Affected by the narrow ruling is the requirement that covered jurisdictions not change their electoral laws without approval by the Department of Justice. That was intended to ensure that a local government did not draw new voting-district boundaries or enact rules that would dilute the votes of blacks or other minorities.

A separate, underutilized provision of the law allows districts to opt out from Justice Department review, for example, if the districts can show that they have not used any forbidden voting tests for a decade and can show they have "engaged in constructive efforts to eliminate intimidation and harassment" of voters.

The Justice Department had long interpreted the law to strictly limit which jurisdictions could apply to opt out. Roberts said that since 1982, only 17 jurisdictions - out of more than 12,000 covered political jurisdictions - have successfully been exempt from the act. He said it was unlikely that Congress intended the so-called "bail out" provision to have such limited effect.

Monday's opinion gives all covered jurisdictions a chance to make the case to lift Justice Department oversight.

Roberts was joined in full by Justices John Paul Stevens, Antonin Scalia, Anthony Kennedy, David Souter, Ruth Bader Ginsburg, Stephen Breyer and Samuel Alito.

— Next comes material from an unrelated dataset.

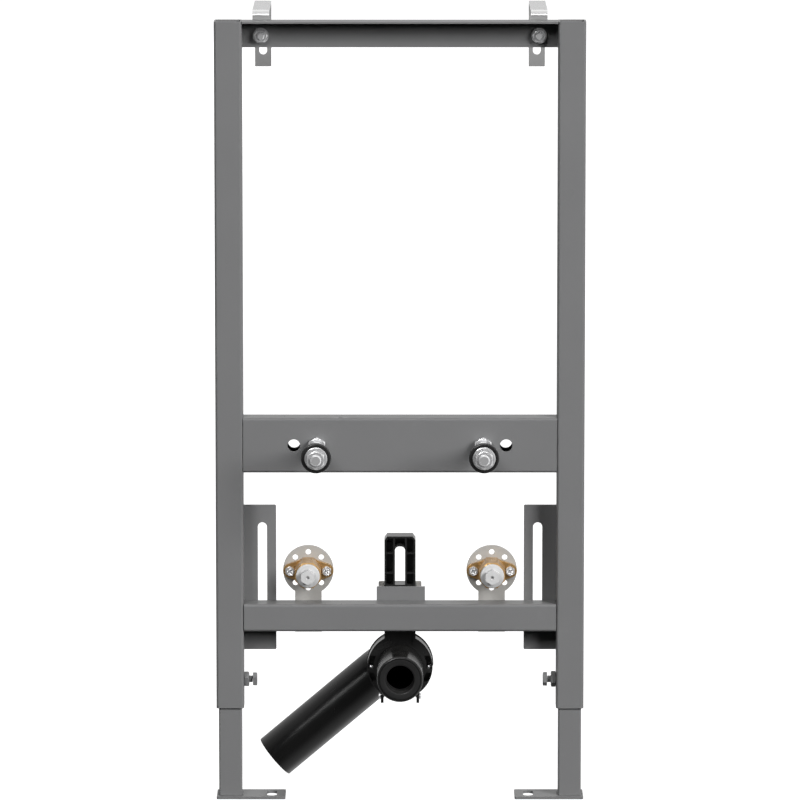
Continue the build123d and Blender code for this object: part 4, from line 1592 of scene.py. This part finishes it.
@dataclass
class Studio:
    """The plain pale floor, the soft lights and the camera, in metres and degrees."""

    camera_at: Point = (0.0, -7.106, 1.4795)
    camera_tilt: float = 81.5
    lens: float = 292.5
    lights: tuple[SoftBox, ...] = (
        SoftBox("key", KEY_PLACE, FRAME_MIDDLE, 4.0, 7.0, 1600.0, glossy=False),
        SoftBox("key_mirror", KEY_PLACE, FRAME_MIDDLE, 4.0, 7.0, 500.0, diffuse=False),
        SoftBox("left_fill", (-3.74, -8.34, 6.78), FRAME_MIDDLE, 3.0, 4.6, 540.0),
        SoftBox("rear_fill", (-3.0, 8.0, 1.6), FRAME_MIDDLE, 4.0, 2.4, 380.0, glossy=False),
        SoftBox("overhead", (-0.4, -3.0, 2.6), (0.0, -0.1, 0.3), 3.2, 0.3, 34.0, diffuse=False),
    )

    def build(self) -> None:
        """Build the whole studio."""
        self.build_camera()
        self.build_floor()
        self.build_world()
        for light in self.lights:
            light.hang()
        bpy.context.scene.view_settings.view_transform = "Standard"

    def build_camera(self) -> None:
        """Set the camera at the photograph's place and angle."""
        camera = bpy.data.cameras.new("camera")
        camera.lens = self.lens
        camera.sensor_width = 36.0
        camera.clip_end = 100.0
        holder = bpy.data.objects.new("camera", camera)
        bpy.context.scene.collection.objects.link(holder)
        holder.location = self.camera_at
        holder.rotation_euler = (math.radians(self.camera_tilt), 0.0, 0.0)
        bpy.context.scene.camera = holder

    def build_floor(self) -> None:
        """Lay the pale floor, which catches a faint shadow."""
        clear_selection()
        bpy.ops.mesh.primitive_plane_add(size=60.0, location=(0, 0, 0))
        floor = named("studio_floor")
        paint = bpy.data.materials.new("studio_floor")
        paint.use_nodes = True
        tree = Tree(paint.node_tree)
        shader = paint.node_tree.nodes["Principled BSDF"]
        for name, value in (
            ("Base Color", (0.3, 0.3, 0.3, 1)),
            ("Specular IOR Level", 0.1),
            ("Emission Color", (1, 1, 1, 1)),
            ("Emission Strength", 1.0),
        ):
            shader.inputs[name].default_value = value
        spot = tree.add("ShaderNodeTexCoord").outputs["Object"]
        tree.join(tree.spread(tree.noise(spot, 3.0), 0.3, 0.7, 0.86, 0.9), shader, "Roughness")
        floor.data.materials.append(paint)
        floor.visible_diffuse = False
        floor.visible_glossy = False

    def build_world(self) -> None:
        """Light the scene softly from all round, darker from below and from the left."""
        world = bpy.data.worlds.new("studio_room")
        bpy.context.scene.world = world
        world.use_nodes = True
        tree = Tree(world.node_tree)
        background = world.node_tree.nodes["Background"]
        direction = tree.add("ShaderNodeTexCoord").outputs["Generated"]
        parts = tree.add("ShaderNodeSeparateXYZ", {"Vector": direction})
        across, deep, high = (parts.outputs[axis] for axis in "XYZ")
        mirrored: Socket = tree.spread(deep, 0.0, 0.5, 0.11, 0.75)
        for axis, start, end, level in (
            (high, 0.55, 0.95, 0.9),
            (high, -0.45, -0.9, 0.35),
            (across, 0.3, 0.8, 0.7),
            (across, -0.4, -0.9, 0.3),
        ):
            mirrored = tree.math("ADD", mirrored, tree.spread(axis, start, end, 0.0, level))
        soft = tree.spread(high, -0.3, 1.0, 0.003, 0.035)
        rays = tree.add("ShaderNodeLightPath")
        unseen = tree.mix(rays.outputs["Is Glossy Ray"], soft, mirrored)
        tree.join(tree.mix(rays.outputs["Is Camera Ray"], unseen, (1, 1, 1, 1)), background, "Color")


def main() -> None:
    """Build the studio and every sub-assembly in order."""
    logging.basicConfig(level=logging.INFO, format="%(message)s")
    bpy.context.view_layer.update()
    Studio().build()
    MainFrame().build()
    for side, sign in SIDES:
        Leg(side, sign, Body.LEFT_FOOT if sign < 0 else Body.RIGHT_FOOT).build()
    WallHooks().build()
    Studs().build()
    WaterConnections().build()
    ConnectionRail().build()
    DrainHolder().build()
    DrainBend().build()


if __name__ == "__main__":
    main()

Justice Thomas concurred in the judgment but dissented from the part of the opinion declining to decide the constitutionality of the law.

Saying he would find the act unconstitutional, Thomas, wrote, "The extensive pattern of discrimination that led the court to previously uphold Section 5 as enforcing the Fifteenth Amendment (right to vote) no longer exists. Covered jurisdictions are not now engaged in a systematic campaign to deny black citizens access to the ballot through intimidation and violence."